Sauerstoffbläschen

Am Ende waren sie zu dritt. Er, sie – und die Angst: vor dem Scheitern. Dem alleine sein. Die Angst davor, zu früh aufzugeben. Die Angst auch, sich immer wieder verletzten zu lassen – und dabei selbst zu verletzen. Angst, sich leerzulieben. Totgeliebt zu werden. Die Angst, dass das niemals aufhört.

+ „Ich kann so nicht weitermachen.“
– „Ich kann ohne dich nicht leben.“
+ „Das macht mich kaputt.“
– „Nur mit dir bin ich glücklich.“

War es alleine ihre Angst – oder war es auch seine? Hatten sie je einen gemeinsamen Kampf gefochten, oder war das nur sie, immer wieder – und immer umsonst, scheinbar. Wenn sie nachts in seiner Nähe lag, nie ganz bei ihm, weil er mehr Raum brauchte als sich einstellen wollte zwischen ihnen, spürte sie ihr Herz, das kaum noch schlug, bloß flimmerte.

Foto: Katharina Wieland Müller/pixelio.de

Foto: Katharina Wieland Müller/pixelio.de

+ „Ich will das nicht.“
– „Ich brauche das.“
+ „Du tust mir weh.“
– „Du tust mir so gut.“

Zu dem flimmernden Herzen gesellte sich bald auch eine flatternde Lunge. Neben dem Raum, der zu eng war, wurde ihnen die Luft zu knapp. Anstatt zu teilen, hat er sie weggeatmet, mit weit offenem Mund und geblähtem Brustkorb, bis sie ganz blau war im Gesicht, weil kein Bläschen Sauerstoff mehr durch ihren Körper wanderte. Und das langsame Ersticken begann.

– „Ich bestimme das so.“
+ „Ich fühle mich unwohl damit.“
– „Haben wir es nicht schön zusammen.“
+ „Du hast es gut an mir – und ich?“

Sie grübelte darüber nach, wo sie einander verloren hatten, bis es in ihrem Kopf anfing zu bluten und dicke, schwarze Tropfen aus ihrer Nase liefen. Mit denen konnte sie nichts weiter als alleine sein – und hat sich so für eine kleine Ewigkeit weggeschlossen. Die Angst ist geblieben in dieser Zeit, mit kalter Hand kratzte sie ihr an den Magenwänden. Sie erbrach sich so lange, bis alles in ihr verätzt war und sie einen Grünstich bekam.

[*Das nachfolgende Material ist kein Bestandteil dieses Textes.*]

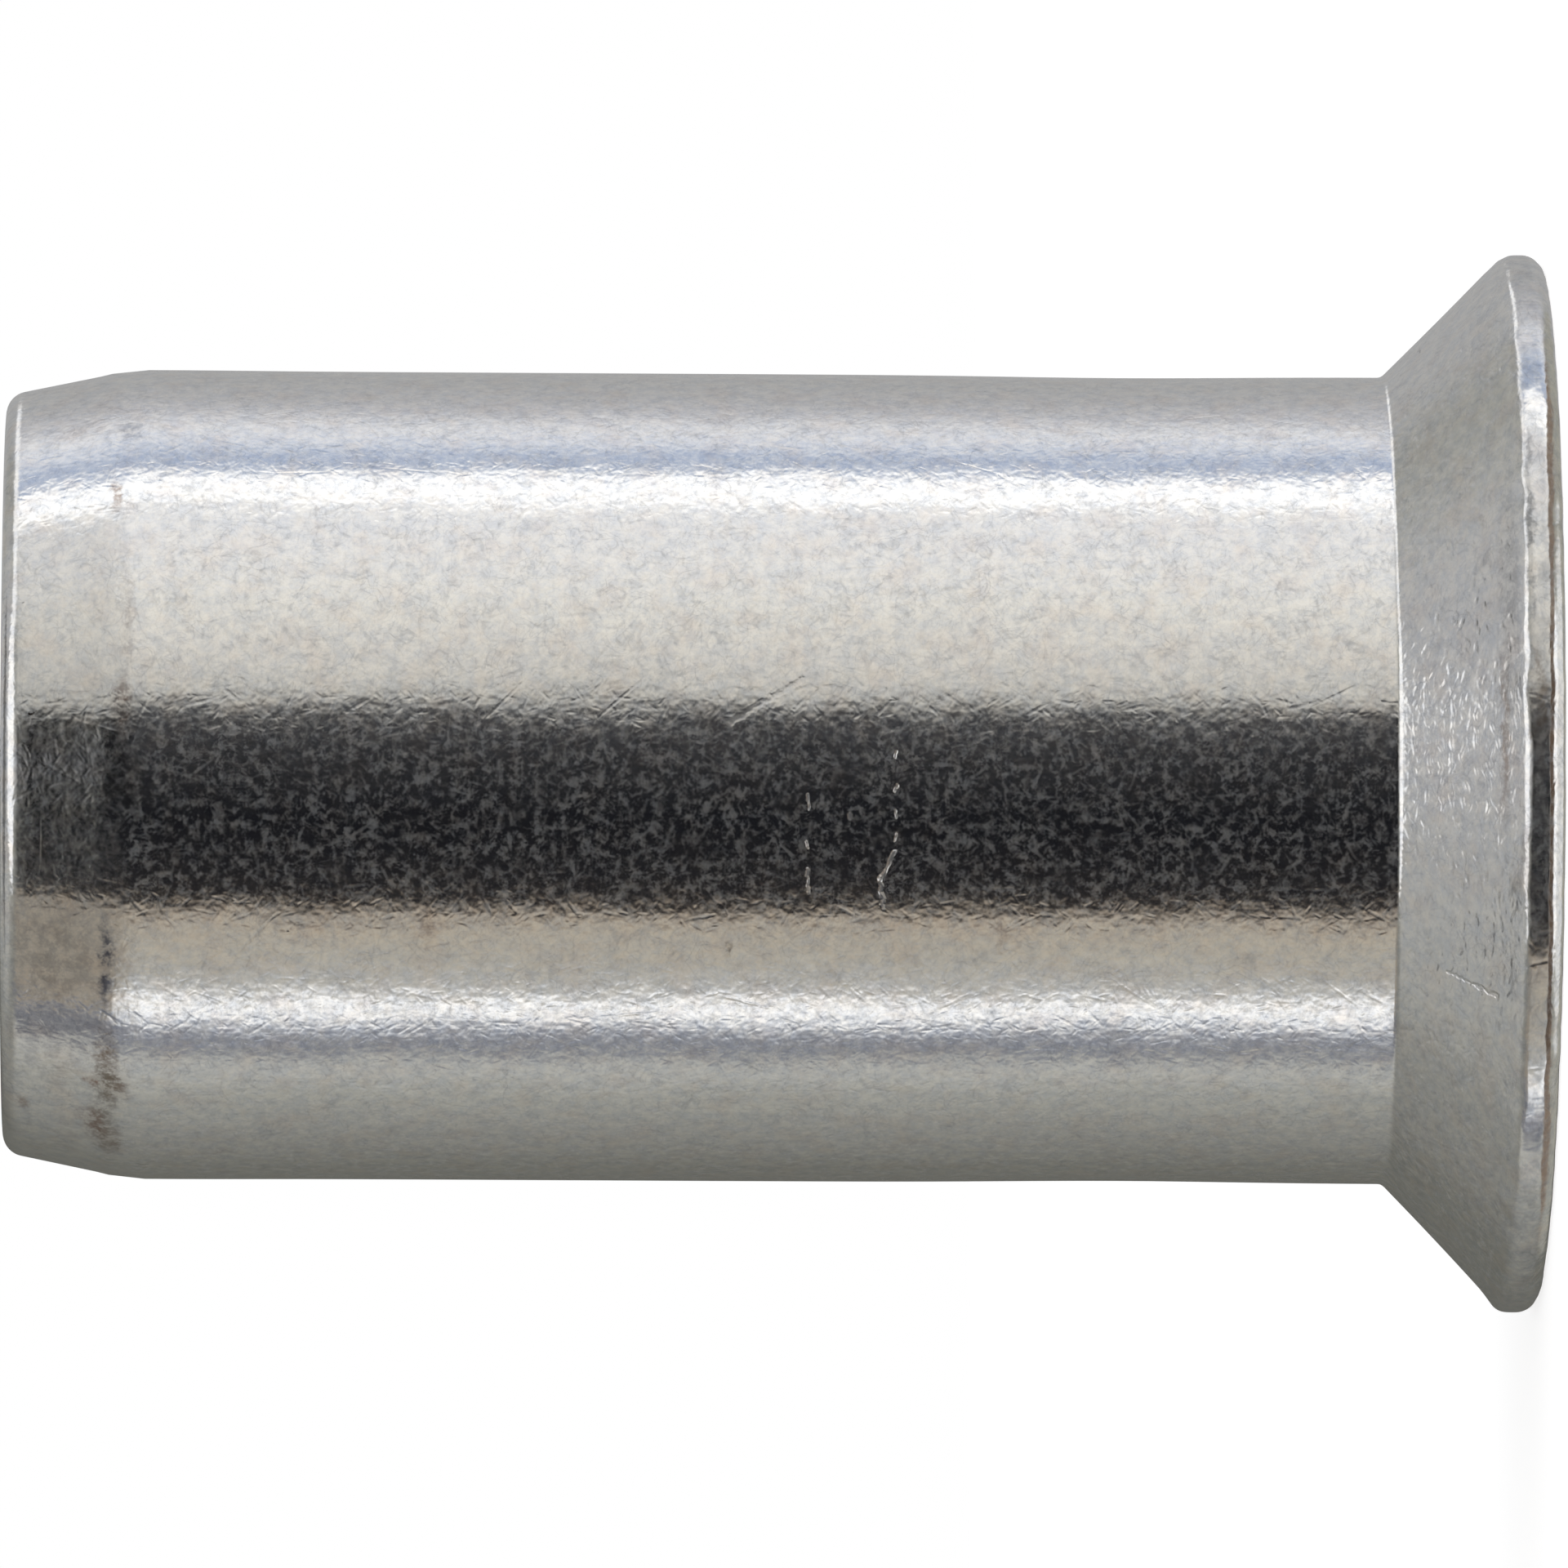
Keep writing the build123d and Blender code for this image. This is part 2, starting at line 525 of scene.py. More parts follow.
foot, neck = (place(0, up)[1] for up in (RIM_HEIGHT, NECK_HEIGHT))
cone_band = band((foot, foot + CONE_RISE), (neck - CONE_FALL, neck))
rim_band = band([foot + step for step in RIM_RISE], [foot + step for step in RIM_FALL])
leave_mark(rim_band, haze=RIM_HAZE, dull=RIM_DULLING)
print("the cone is from", round(foot, 2), "to", round(neck, 2), "mm along the outline")

# %% [markdown]
# ## Nicks
# The nicks are needle-like dents where the nuts strike each other. Each one tilts the surface by a few
# degrees, and is a little hazier and greyer than the metal round it. Carving them into the mesh would take
# millions of faces, and they are far shallower than they are wide, so the relief in the material does it.

# %% Nicks
# spacing, length, width in millimetres, spread of directions in radians, depth, haze, dulling; the real
# nicks are too fine to show, so they are drawn about twice as wide
NICKS = [
    (0.120, 0.170, 0.048, math.pi, 0.0006, 0.08, 0.10),
    (0.160, 0.240, 0.054, math.pi, 0.0009, 0.10, 0.10),
    (0.340, 0.400, 0.062, math.pi, 0.0010, 0.14, 0.08),
    (1.300, 0.900, 0.055, math.pi, 0.0012, 0.08, 0.10),
]
CONE_NICKS = [
    (0.180, 0.230, 0.090, 1.5, 0.0034, 0.05, 0.06),
    (0.130, 0.160, 0.072, 2.2, 0.0025, 0.05, 0.06),
]
# each layer reads the cells at a place of its own, this far from the last
NICK_ACROSS = 17.0
NICK_ALONG = 11.9


def nicks(spacing, length, width, spread, shift):
    """Needle-shaped nicks in random directions, sizes in millimetres, 1 in the middle and 0 outside.

    Voronoi cells give one middle to each nick. The place seen from that middle is turned by an angle drawn
    for the cell, divided by the nick's half length and half width, and its length is the reach: 1 at the
    nick's edge. A nick's strength is drawn for the cell too."""
    moved = add(tree, "ShaderNodeVectorMath", {0: surface, 1: shift}, operation="ADD")
    cells = add(tree, "ShaderNodeTexVoronoi", {
        "Vector": moved, "Scale": 1 / spacing,
    }, voronoi_dimensions="2D")
    from_middle = add(tree, "ShaderNodeVectorMath", {
        0: moved, 1: cells.outputs["Position"],
    }, operation="SUBTRACT")
    drawn = add(tree, "ShaderNodeSeparateColor", {"Color": cells.outputs["Color"]})
    angle = add(tree, "ShaderNodeMath", {
        0: drawn.outputs["Red"], 1: spread, 2: -spread / 2,
    }, operation="MULTIPLY_ADD")
    turned = add(tree, "ShaderNodeVectorRotate", {
        "Vector": from_middle, "Angle": angle,
    }, rotation_type="Z_AXIS")
    shares = add(tree, "ShaderNodeVectorMath", {
        0: turned, 1: (2 / length, 2 / width, 0),
    }, operation="MULTIPLY")
    reach = add(tree, "ShaderNodeVectorMath", {0: shares}, operation="LENGTH")
    form = add(tree, "ShaderNodeMapRange", {
        "Value": reach.outputs["Value"], "From Min": 1.0, "From Max": 0.0,
    }, interpolation_type="SMOOTHSTEP")
    return add(tree, "ShaderNodeMath", {0: form, 1: drawn.outputs["Green"]}, operation="MULTIPLY")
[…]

– „Du kannst mich nicht verlassen. Und das weißt du auch.“
+ „Du kannst nicht ohne mich sein. Das habe ich verstanden.“
– „Komm zurück zu mir, wohin du gehörst.“
+ „Ich werde da sein, doch ich bleibe nicht.“

Dann ist ihr zuerst das Herz stehengeblieben. Und danach die Lunge geplatzt. Der Grünstich hat zugenommen, ist schließlich immer dunkler geworden, bis sie schimmernd auf dem Bett lag und durch ihr Blut, das immer noch dick und schwarz über ihr Gesicht lief, die Decke sah wie einen Haufen düsterer Schlieren. Drei sind einer zu viel. Das hatte sie längst begriffen. Nicht aber, wer hier zu wem gehörte. Das kam dann. Sie hat gewartet, bis die Sonne untergegangen war, an jenem Tag. Dann ist sie barfuss zu seiner Wohnung gelaufen und hat ihm die Angst zurückgebracht, die er bei ihr abgeladen hatte. Auf dem Rückweg ist sie gehüpft, erst ganz vorsichtig, dann immer schneller, höher, mit Lachen und Musik – so, wie ihr Herz die Zeit vor ihm erinnerte.